Importantly, sporting organisations, coaches and officials should ensure that adequate first aid and emergency services are available to respond to any injury. The more dangerous the sport, the more comprehensive the service should be, particularly if there is little difficulty in terms of people power or cost to minimise the effects of a known sporting danger.

Liability towards children

Many parents coach or umpire junior sports. Obviously, as parents or carers of children, those people have a special responsibility to ensure children are not unnecessarily hurt. Where children are concerned, it is also necessary to recognise that those responsible for coaching or umpiring/refereeing children may owe a higher standard of care than they would to adults, because a child is less able to appreciate the risks involved.

Supervision of activities is a critical element of the duty, especially in dangerous situations such as swimming training, trampolining, boxing and wrestling. The coach should have knowledge of anatomy and the injuries common to the particular sport, and risks of playing or training when it is hot (for more information see Sports Medicine Australia’s resources on hot weather).

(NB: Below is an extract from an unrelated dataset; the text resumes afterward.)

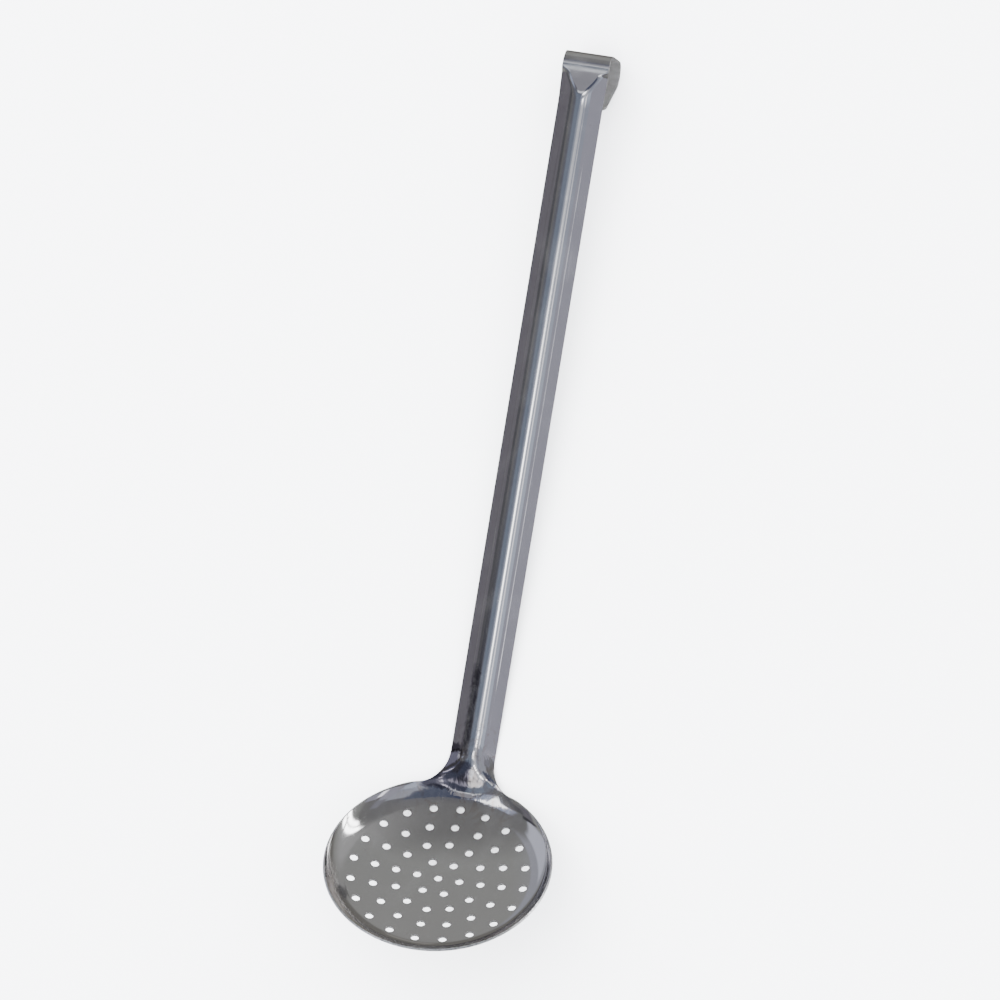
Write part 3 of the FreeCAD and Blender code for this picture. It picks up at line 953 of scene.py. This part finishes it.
OVERHEAD = (
    ("dusk_panel", (-16, -7), (11, 14), 5, (0.24, 0.28, 0.37)),
    ("skylight", (18, -8), (23, 13), 4, (0.66, 0.72, 0.88)),
    ("sky_edge", (18, 2), (23, 5.5), 3, (0.42, 0.45, 0.55)),
    ("roof_low", (7, -9.5), (6, 9), 2, (1.0, 1.03, 1.12)),
    ("roof_top", (8, 2), (5, 4), 2, (0.85, 0.87, 0.95)),
    ("roof_gap", (5.5, -6.2), (2.8, 2.6), 1.5, (6.5, 6.5, 6.6)),
    ("hip_spark", (0, 6), (4, 2.5), 1.5, (4.5, 4.5, 4.6)),
    ("neck_light", (-9.5, -20), (3, 6.5), 3, (1.9, 1.9, 2.0)),
    ("neck_light_2", (-3.5, -15.5), (3, 5), 2.5, (1.9, 1.9, 2.0), 0.33),
    ("roof_gap_2", (20.5, -11), (2.5, 9), 2, (1.8, 1.8, 1.9)),
    ("right_upper", (34, 15), (10, 12), 2, (0.46, 0.48, 0.56)),
    ("right_wall", (50, -6.5), (8.5, 14.5), 1, (0.46, 0.46, 0.55)),
    ("right_wall_top", (48, 13.5), (6, 8), 1, (0.46, 0.46, 0.55)),
    ("neck_side", (51, 31), (5, 10), 3, (0.30, 0.30, 0.35)),
    ("right_side", (66, -1), (8, 15), 1, (0.46, 0.46, 0.55)),
    ("right_line", (57, -5), (2.5, 12), 1, (2.2, 2.2, 2.4)),
    ("shoulder_glow", (-34, 21), (15, 10), 2.5, (0.50, 0.55, 0.74), 0.5),
    ("shoulder_window", (-33, 21), (3.5, 8.5), 1.5, (5.0, 5.0, 5.1), 1.0),
    ("navy_patch", (6, 22), (18, 12), 2, (0.085, 0.10, 0.165)),
    ("hip_panel", (-11, 18.5), (6, 6.5), 1.0, (0.40, 0.40, 0.45)),
    ("hook_light", (-11, 10), (7, 2), 1.5, (1.25, 1.3, 1.4)),
    ("dark_card", (-71, 14), (11, 6), 2, (0.05, 0.05, 0.06)),
    ("dark_strip", (-56, -4), (7, 10), 3, (0.115, 0.115, 0.13)),
    ("dark_streak", (-40, -11.5), (9, 4), 2, (0.08, 0.08, 0.10)),
)
ROOM_HEIGHTS = (
    # height in degrees, colour
    (-90, (0.22, 0.21, 0.195)),
    (-20, (0.22, 0.215, 0.20)),
    (-12, (0.385, 0.385, 0.375)),
    (12, (0.375, 0.38, 0.37)),
    (21, (0.235, 0.235, 0.235)),
    (45, (0.20, 0.20, 0.21)),
    (58, (0.165, 0.17, 0.205)),
    (90, (0.165, 0.17, 0.21)),
)


def room_colour(tree):
    """The colour that the room shows in each direction"""
    way = put(tree, "ShaderNodeTexCoord").outputs["Generated"]
    part = put(tree, "ShaderNodeSeparateXYZ", {0: way}).outputs
    bearing = calculate(tree, "ARCTAN2", part["X"], part["Y"])
    height = calculate(tree, "ARCSINE", part["Z"])
    to_right = calculate(tree, "ARCTAN2", part["X"], part["Z"])
    to_hook = calculate(tree, "ARCTAN2", part["Y"], part["Z"])
    up = math.radians(90)
    ramp = put(tree, "ShaderNodeValToRGB", {0: ramped(tree, height, -up, up, "LINEAR")})
    stops = ramp.color_ramp.elements
    for _ in ROOM_HEIGHTS[len(stops):]:
        stops.new(0.5)
    for stop, (degrees, shade) in zip(stops, ROOM_HEIGHTS):
        stop.position = (degrees + 90) / 180
        stop.color = (*shade, 1.0)
    seen = ramp.outputs[0]
    for at, rows in (((bearing, height), ROUND_ROOM), ((to_right, to_hook), OVERHEAD)):
        for name, centre, half, soft, shade, *slant in rows:
            centre, half = (tuple(map(math.radians, pair)) for pair in (centre, half))
            mask = window_mask(tree, at, centre, half, math.radians(soft), *slant, label=name)
            seen = mixed(tree, mask, seen, shade)
    return seen


def surroundings(stage):
    """A pale studio, except that the steel mirrors a room"""
    world = bpy.data.worlds.new("studio")
    world.use_nodes = True
    tree = world.node_tree
    tree.nodes.clear()
    pale = put(tree, "ShaderNodeBackground", {"Color": stage.sky, "Strength": stage.sky_strength})
    room = put(tree, "ShaderNodeBackground", {"Color": room_colour(tree), "Strength": 1.0})
    mirrored = put(tree, "ShaderNodeLightPath").outputs["Is Glossy Ray"]
    either = put(tree, "ShaderNodeMixShader", {0: mirrored, 1: pale.outputs[0], 2: room.outputs[0]})
    put(tree, "ShaderNodeOutputWorld", {"Surface": either.outputs[0]})
    bpy.context.scene.world = world


# The soft light and the camera: places and clipping in metres, the sensor in millimetres
SOFT_TOP_PLACE = (-0.5, 0.2, 1.8)
SOFT_TOP_SIZE = (1.6, 1.6)
FLOOR_ROUGHNESS = 0.9
SENSOR_WIDTH = 36.0
CLIP_START, CLIP_END = 0.01, 50.0


def soft_top(stage):
    """A soft light overhead, aimed at the middle of the floor, that the steel doesn't mirror"""
    data = bpy.data.lights.new("soft_top", "AREA")
    data.shape = "RECTANGLE"
    data.size, data.size_y = SOFT_TOP_SIZE
    data.energy = stage.soft_light
    light = add_object("soft_top", data)
    light.location = SOFT_TOP_PLACE
    light.rotation_euler = Vector(SOFT_TOP_PLACE).to_track_quat("Z", "Y").to_euler()
    light.visible_glossy = False


def pale_floor(stage):
    """A square floor that the steel doesn't mirror"""
    half = stage.floor_size / 2
    mesh = bpy.data.meshes.new("floor")
    corners = [(-half, -half, 0.0), (half, -half, 0.0), (half, half, 0.0), (-half, half, 0.0)]
    mesh.from_pydata(corners, [], [(0, 1, 2, 3)])
    material, _, shader = principled("pale_floor")
    shader.inputs["Base Color"].default_value = (*stage.floor, 1.0)
    shader.inputs["Roughness"].default_value = FLOOR_ROUGHNESS
    mesh.materials.append(material)
    floor = add_object("floor", mesh)
    floor.visible_glossy = False


def camera(stage):
    """The camera, turned about its line of sight as the picture is"""
    data = bpy.data.cameras.new("camera")
    data.sensor_width = SENSOR_WIDTH
    data.lens = stage.lens
    data.clip_start, data.clip_end = CLIP_START, CLIP_END
    eye = add_object("camera", data)
    flat = math.cos(stage.elevation)
    back = Vector((math.sin(stage.azimuth) * flat, -math.cos(stage.azimuth) * flat, math.sin(stage.elevation)))
    eye.location = Vector(stage.aim) + back * stage.distance
    level = Vector((0.0, 1.0, 0.0)).cross(back).normalized()
    axes = Matrix((level, back.cross(level), back)).transposed()
    eye.rotation_euler = (axes.to_quaternion() @ Quaternion((0.0, 0.0, 1.0), stage.roll)).to_euler()
    bpy.context.scene.camera = eye


class SKIMMER_OT_stage(bpy.types.Operator):
    """Set the skimmer on a pale floor under soft light, and place the camera"""

    bl_idname = "skimmer.stage"
    bl_label = "Studio Stage"

    def execute(self, context):
        stage = context.scene.skimmer_stage
        pale_floor(stage)
        camera(stage)
        soft_top(stage)
        surroundings(stage)
        return {"FINISHED"}


class SKIMMER_PT_panel(bpy.types.Panel):
    """Lists the steps that make the skimmer"""

    bl_idname = "SKIMMER_PT_panel"
    bl_label = "Skimmer"
    bl_space_type = "VIEW_3D"
    bl_region_type = "UI"
    bl_category = "Skimmer"

    def draw(self, context):
        for operator in OPERATORS:
            self.layout.operator(operator.bl_idname)


GROUPS = {
    "skimmer_dish": SkimmerDish,
    "skimmer_handle": SkimmerHandle,
    "skimmer_hook": SkimmerHook,
    "skimmer_finish": SkimmerFinish,
    "skimmer_stage": SkimmerStage,
}
OPERATORS = (SKIMMER_OT_sheet, SKIMMER_OT_stage)
CLASSES = (*GROUPS.values(), *OPERATORS, SKIMMER_PT_panel)


def register():
    for made in CLASSES:
        bpy.utils.register_class(made)
    for name, group in GROUPS.items():
        setattr(bpy.types.Scene, name, PointerProperty(type=group))


def unregister():
    for name in GROUPS:
        delattr(bpy.types.Scene, name)
    for made in reversed(CLASSES):
        bpy.utils.unregister_class(made)


def main():
    register()
    bpy.ops.skimmer.sheet()
    bpy.ops.skimmer.stage()


if __name__ == "__main__":
    main()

Coaches should be appropriately qualified or at least have a basic knowledge of the skills of coaching (Sport Australia offers free online basic coaching and officiating courses) and provide adequate preparation.

Children must not be allowed to participate in competitive sport until the coach believes that the child has a good understanding of the rules, is physically capable of playing and is physically prepared on the playing day. This also includes providing appropriate instruction, especially in terms of how to avoid unnecessary injury. This instruction must be prioritised ahead of instruction on how to win.

Coaches and umpires must explain to the child and the parents the danger of any sport and, more particularly, the danger of any particular element of the sport. Further, dangerous play by children must be warned against and sanctioned.

Coaches, other officials and sporting organisations may be liable for poorly maintained equipment or grounds that cause injuries to children. Examples may include protective clothing and equipment for hockey and cricket, suitable padding for gymnastics, suitable padding around goalposts in football and ensuring the wearing of mouth guards, eye protection and helmets where necessary.

Liability may even extend to injuries caused by other people if it was reasonably foreseeable that the injury might occur. An example of this is where a coach asks a child to fit goalpost pads, but that child fails to do it or fails to do it properly and another child is injured.